Set task. Copy all lines that contain the word "import".

======== Data excerpt

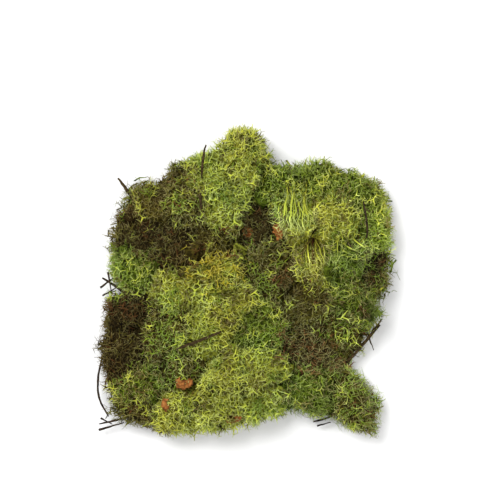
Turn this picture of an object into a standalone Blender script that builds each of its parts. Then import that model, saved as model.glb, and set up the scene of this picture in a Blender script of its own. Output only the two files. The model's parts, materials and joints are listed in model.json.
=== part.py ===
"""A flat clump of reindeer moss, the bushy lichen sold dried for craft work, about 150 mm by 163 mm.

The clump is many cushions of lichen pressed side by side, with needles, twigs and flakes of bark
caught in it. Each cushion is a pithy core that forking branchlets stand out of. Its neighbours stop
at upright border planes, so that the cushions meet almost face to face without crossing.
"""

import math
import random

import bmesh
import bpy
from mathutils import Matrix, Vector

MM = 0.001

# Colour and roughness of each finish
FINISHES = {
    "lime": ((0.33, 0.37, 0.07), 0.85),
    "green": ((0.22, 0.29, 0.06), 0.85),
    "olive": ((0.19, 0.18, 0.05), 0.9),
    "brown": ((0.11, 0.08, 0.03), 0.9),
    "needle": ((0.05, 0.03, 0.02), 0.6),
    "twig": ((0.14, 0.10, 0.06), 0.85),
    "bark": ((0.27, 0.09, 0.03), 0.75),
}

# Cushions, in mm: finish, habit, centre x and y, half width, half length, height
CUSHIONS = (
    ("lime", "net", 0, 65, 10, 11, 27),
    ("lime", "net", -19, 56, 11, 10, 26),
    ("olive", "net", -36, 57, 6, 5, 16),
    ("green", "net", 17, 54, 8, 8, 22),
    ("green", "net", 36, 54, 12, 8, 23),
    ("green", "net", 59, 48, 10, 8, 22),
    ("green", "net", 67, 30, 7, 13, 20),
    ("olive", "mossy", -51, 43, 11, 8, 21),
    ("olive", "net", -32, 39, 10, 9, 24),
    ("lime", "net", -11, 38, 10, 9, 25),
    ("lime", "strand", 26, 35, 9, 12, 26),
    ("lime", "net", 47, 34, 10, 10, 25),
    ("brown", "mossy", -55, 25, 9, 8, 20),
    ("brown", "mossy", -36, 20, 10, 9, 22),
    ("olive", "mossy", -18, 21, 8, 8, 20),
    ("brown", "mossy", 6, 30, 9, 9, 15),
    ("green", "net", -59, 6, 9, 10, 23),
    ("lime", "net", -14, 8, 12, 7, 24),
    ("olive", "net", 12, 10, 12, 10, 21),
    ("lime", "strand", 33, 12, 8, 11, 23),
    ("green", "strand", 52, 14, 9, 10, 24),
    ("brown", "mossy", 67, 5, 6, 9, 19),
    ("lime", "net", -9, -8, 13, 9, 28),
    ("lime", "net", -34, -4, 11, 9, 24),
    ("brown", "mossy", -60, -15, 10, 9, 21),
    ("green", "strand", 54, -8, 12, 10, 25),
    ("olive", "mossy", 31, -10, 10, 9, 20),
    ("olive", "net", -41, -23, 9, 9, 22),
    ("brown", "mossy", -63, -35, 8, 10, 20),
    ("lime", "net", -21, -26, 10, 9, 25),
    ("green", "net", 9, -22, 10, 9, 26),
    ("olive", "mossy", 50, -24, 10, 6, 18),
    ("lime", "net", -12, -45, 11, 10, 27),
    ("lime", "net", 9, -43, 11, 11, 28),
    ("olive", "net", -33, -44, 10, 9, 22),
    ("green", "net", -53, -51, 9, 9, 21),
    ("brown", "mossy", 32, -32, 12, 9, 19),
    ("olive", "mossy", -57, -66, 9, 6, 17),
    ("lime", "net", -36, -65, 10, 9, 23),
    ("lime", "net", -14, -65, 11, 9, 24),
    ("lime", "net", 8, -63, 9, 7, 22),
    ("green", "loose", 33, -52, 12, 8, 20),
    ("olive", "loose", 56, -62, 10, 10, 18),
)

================

Worked solution.
Turn this picture of an object into a standalone Blender script that builds each of its parts. Then import that model, saved as model.glb, and set up the scene of this picture in a Blender script of its own. Output only the two files. The model's parts, materials and joints are listed in model.json.
import math
import random
import bmesh
import bpy
from mathutils import Matrix, Vector